REQUIREMENT: From the listing that follows, extract every line and set it down unaltered.

SUPPLIED DATA:
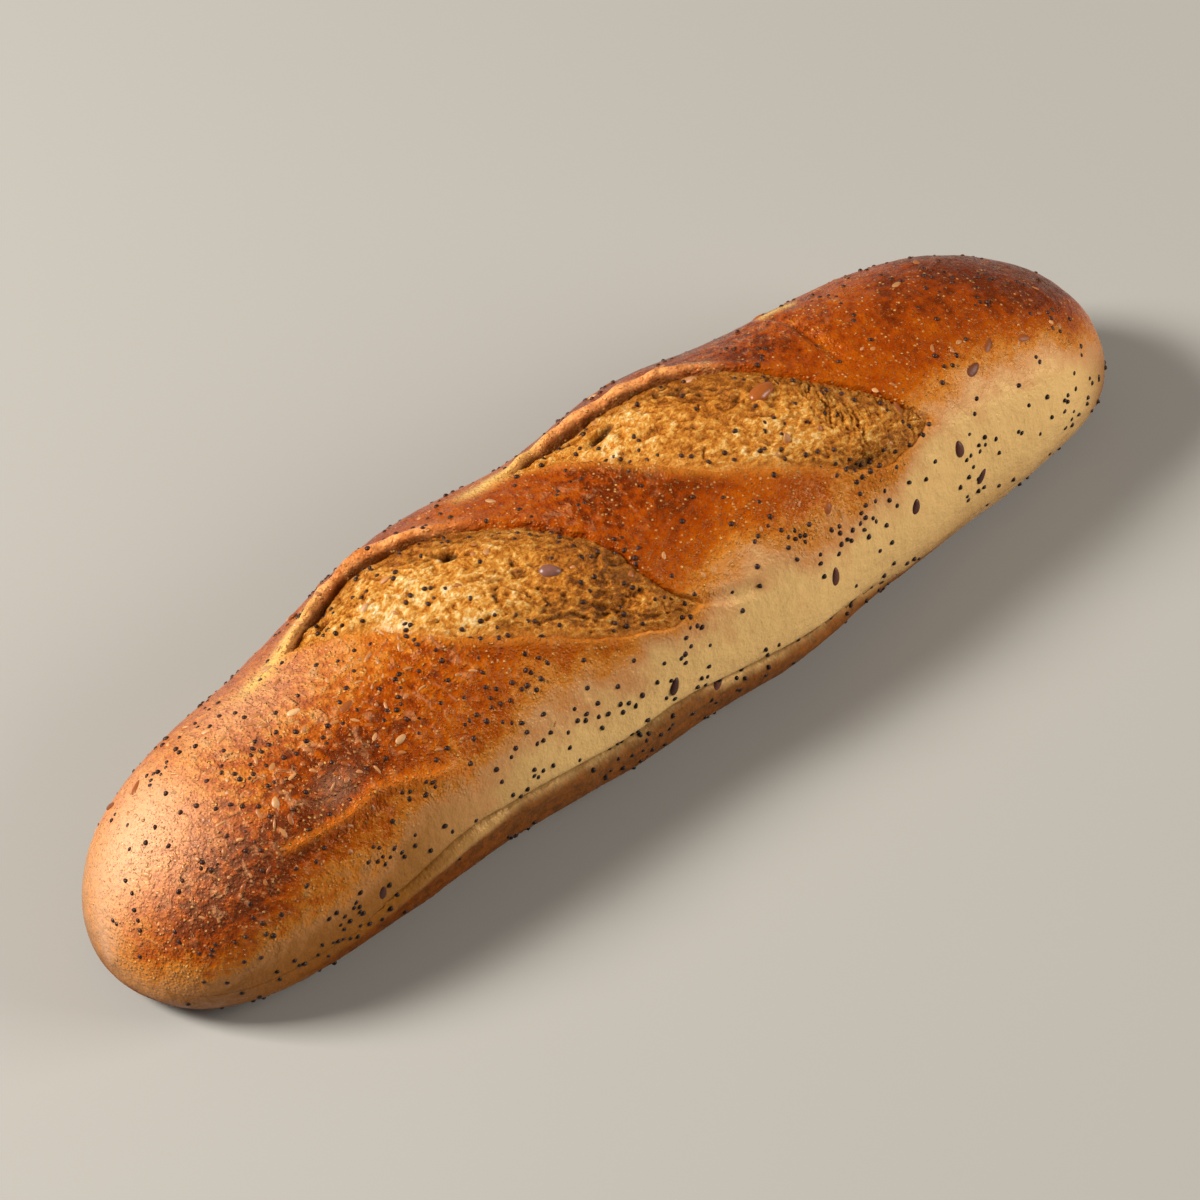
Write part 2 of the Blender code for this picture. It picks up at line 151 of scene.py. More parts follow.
# The near edge of the browned crust, as (x, angle), the angle of its far edge, and the blend at both
BROWN_EDGE_NEAR = (
    (-140, -8), (-131, 2), (-120, 12), (-102, 22), (-81, 30), (-62, 29), (-46, 33), (-25, 30), (-2, 33),
    (14, 38), (32, 33), (53, 31), (65, 36), (76, 43), (99, 48), (118, 42), (130, 22), (140, -6),
)
BROWN_EDGE_BACK = 166.0
BROWN_BLEND = 21.0

# Darker, paler, flaky and painted-highlight spots of the crust, as (x, angle, half length, half angle,
# strength)
# Most are browner crust; the two at the right tip, and in part the one low on the left end, are painted shade
DARK_AND_SHADED_PLACES = (
    (12, 92, 22, 30, 0.22), (104, 98, 26, 24, 0.18), (50, 112, 14, 12, 0.24), (-45, 148, 30, 16, 0.16),
    (42, 146, 34, 16, 0.3), (-90, 60, 16, 13, 0.3), (-80, 70, 12, 9, 0.14), (-116, 46, 16, 22, 0.34),
    (-22, 42, 16, 8, 0.1), (127, 82, 14, 30, 0.34), (122, 126, 16, 26, 0.4),
)
PALE_PLACES = (
    (-126, 116, 18, 34, 0.34), (-138, 104, 5, 40, 0.2), (-97, 124, 24, 18, 0.16), (-60, 132, 18, 12, 0.1),
    (-74, 99, 24, 16, 0.24), (-60, 86, 14, 9, 0.1), (-2, 134, 16, 9, 0.3),
)
ROUGH_PLACES = (
    (-92, 88, 28, 42, 1.0), (-60, 74, 22, 26, 0.7), (-118, 62, 18, 30, 1.0), (-126, 104, 16, 30, 0.6),
    (0, 96, 20, 20, 0.5), (60, 118, 24, 16, 0.6),
)
# Painted highlights: a pinkish-white gleam on the left end, a pale gleam where the first ear starts, a patch
# by the fold
PAINTED_HIGHLIGHT_PLACES = ((-126, 108, 16, 36, 1.0), (-90, 116, 22, 20, 0.5), (-88, 61, 5, 6, 0.3))

# Pale stretched skin where the ears begin, as lines of (x, angle) points and half widths
PALE_STREAKS = (
    (((-92, 122), (-78, 123), (-66, 128), (-56, 133)), 2.6),
    (((-22, 129), (-9, 130), (3, 134), (14, 137)), 2.4),
    (((69, 139), (73, 135), (79, 130)), 2.0),
)

# Seeds as (length, width, thickness); places as (x, angle, turn), as in the frame
KERNEL_SIZE = (7.6, 4.0, 3.0)
BIG_SEED_SIZE = (5.0, 3.2, 2.4)
LINSEED_SIZE = (4.5, 2.3, 1.3)
SESAME_SIZE = (3.1, 1.8, 1.0)
POPPY_SIZE = (1.25, 1.12, 1.1)
FLAKE_SIZE = (LINSEED_SIZE[0] * 0.45, LINSEED_SIZE[1] * 0.45, 0.5)
KERNEL_PLACES = ((48.5, 89, 10),)
BIG_SEED_PLACES = ((-19.8, 75, -35),)
LINSEED_PLACES = (
    (-117, 131, 20), (-89, 12, 75), (-75, 83, 5), (-7, 18, 60), (4.7, 5, 40), (40, 18, 80), (82, 32, 85),
    (73, 58, 70), (87, 13, 50), (94.5, 56, 15), (102, 62, 30), (112, 58, -20), (44, 41, 45), (66, 22, 70),
)
SESAME_PLACES = ((96, 107, 15), (45, 69, 80), (-96, 84, 30), (-84, 96, -15), (-101, 71, 55), (-70, 60, 10))
BACK_LINSEEDS = 14
BACK_SESAMES = 6
POPPY_SPACING = 1.2
FLAKE_SPACING = 1.6
LARGE_SEED_SPACING = 8.0
EAR_POPPIES = 34
LIP_POPPIES = 26
POPPY_CLUSTERS = 150
POPPY_SINGLES = 480
FLAKES = 300
SEED_LOWEST_Z = 2.0
SEED_RANDOM = 11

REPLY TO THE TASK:
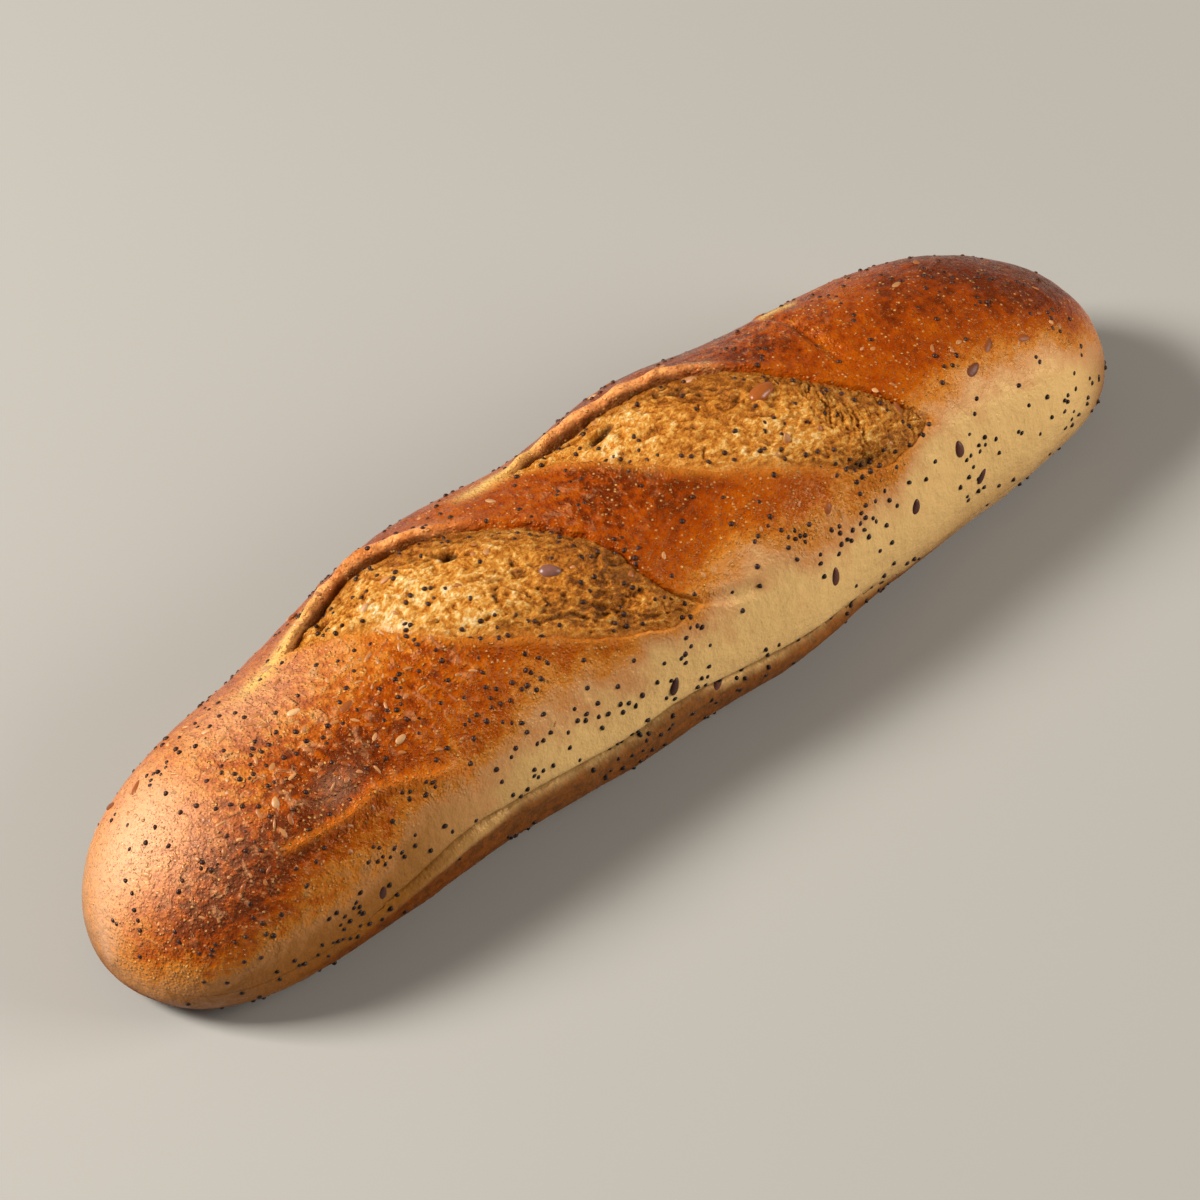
Write part 2 of the Blender code for this picture. It picks up at line 151 of scene.py. More parts follow.
# The near edge of the browned crust, as (x, angle), the angle of its far edge, and the blend at both
BROWN_EDGE_NEAR = (
    (-140, -8), (-131, 2), (-120, 12), (-102, 22), (-81, 30), (-62, 29), (-46, 33), (-25, 30), (-2, 33),
    (14, 38), (32, 33), (53, 31), (65, 36), (76, 43), (99, 48), (118, 42), (130, 22), (140, -6),
)
BROWN_EDGE_BACK = 166.0
BROWN_BLEND = 21.0

# Darker, paler, flaky and painted-highlight spots of the crust, as (x, angle, half length, half angle,
# strength)
# Most are browner crust; the two at the right tip, and in part the one low on the left end, are painted shade
DARK_AND_SHADED_PLACES = (
    (12, 92, 22, 30, 0.22), (104, 98, 26, 24, 0.18), (50, 112, 14, 12, 0.24), (-45, 148, 30, 16, 0.16),
    (42, 146, 34, 16, 0.3), (-90, 60, 16, 13, 0.3), (-80, 70, 12, 9, 0.14), (-116, 46, 16, 22, 0.34),
    (-22, 42, 16, 8, 0.1), (127, 82, 14, 30, 0.34), (122, 126, 16, 26, 0.4),
)
PALE_PLACES = (
    (-126, 116, 18, 34, 0.34), (-138, 104, 5, 40, 0.2), (-97, 124, 24, 18, 0.16), (-60, 132, 18, 12, 0.1),
    (-74, 99, 24, 16, 0.24), (-60, 86, 14, 9, 0.1), (-2, 134, 16, 9, 0.3),
)
ROUGH_PLACES = (
    (-92, 88, 28, 42, 1.0), (-60, 74, 22, 26, 0.7), (-118, 62, 18, 30, 1.0), (-126, 104, 16, 30, 0.6),
    (0, 96, 20, 20, 0.5), (60, 118, 24, 16, 0.6),
)
# Painted highlights: a pinkish-white gleam on the left end, a pale gleam where the first ear starts, a patch
# by the fold
PAINTED_HIGHLIGHT_PLACES = ((-126, 108, 16, 36, 1.0), (-90, 116, 22, 20, 0.5), (-88, 61, 5, 6, 0.3))

# Pale stretched skin where the ears begin, as lines of (x, angle) points and half widths
PALE_STREAKS = (
    (((-92, 122), (-78, 123), (-66, 128), (-56, 133)), 2.6),
    (((-22, 129), (-9, 130), (3, 134), (14, 137)), 2.4),
    (((69, 139), (73, 135), (79, 130)), 2.0),
)

# Seeds as (length, width, thickness); places as (x, angle, turn), as in the frame
KERNEL_SIZE = (7.6, 4.0, 3.0)
BIG_SEED_SIZE = (5.0, 3.2, 2.4)
LINSEED_SIZE = (4.5, 2.3, 1.3)
SESAME_SIZE = (3.1, 1.8, 1.0)
POPPY_SIZE = (1.25, 1.12, 1.1)
FLAKE_SIZE = (LINSEED_SIZE[0] * 0.45, LINSEED_SIZE[1] * 0.45, 0.5)
KERNEL_PLACES = ((48.5, 89, 10),)
BIG_SEED_PLACES = ((-19.8, 75, -35),)
LINSEED_PLACES = (
    (-117, 131, 20), (-89, 12, 75), (-75, 83, 5), (-7, 18, 60), (4.7, 5, 40), (40, 18, 80), (82, 32, 85),
    (73, 58, 70), (87, 13, 50), (94.5, 56, 15), (102, 62, 30), (112, 58, -20), (44, 41, 45), (66, 22, 70),
)
SESAME_PLACES = ((96, 107, 15), (45, 69, 80), (-96, 84, 30), (-84, 96, -15), (-101, 71, 55), (-70, 60, 10))
BACK_LINSEEDS = 14
BACK_SESAMES = 6
POPPY_SPACING = 1.2
FLAKE_SPACING = 1.6
LARGE_SEED_SPACING = 8.0
EAR_POPPIES = 34
LIP_POPPIES = 26
POPPY_CLUSTERS = 150
POPPY_SINGLES = 480
FLAKES = 300
SEED_LOWEST_Z = 2.0
SEED_RANDOM = 11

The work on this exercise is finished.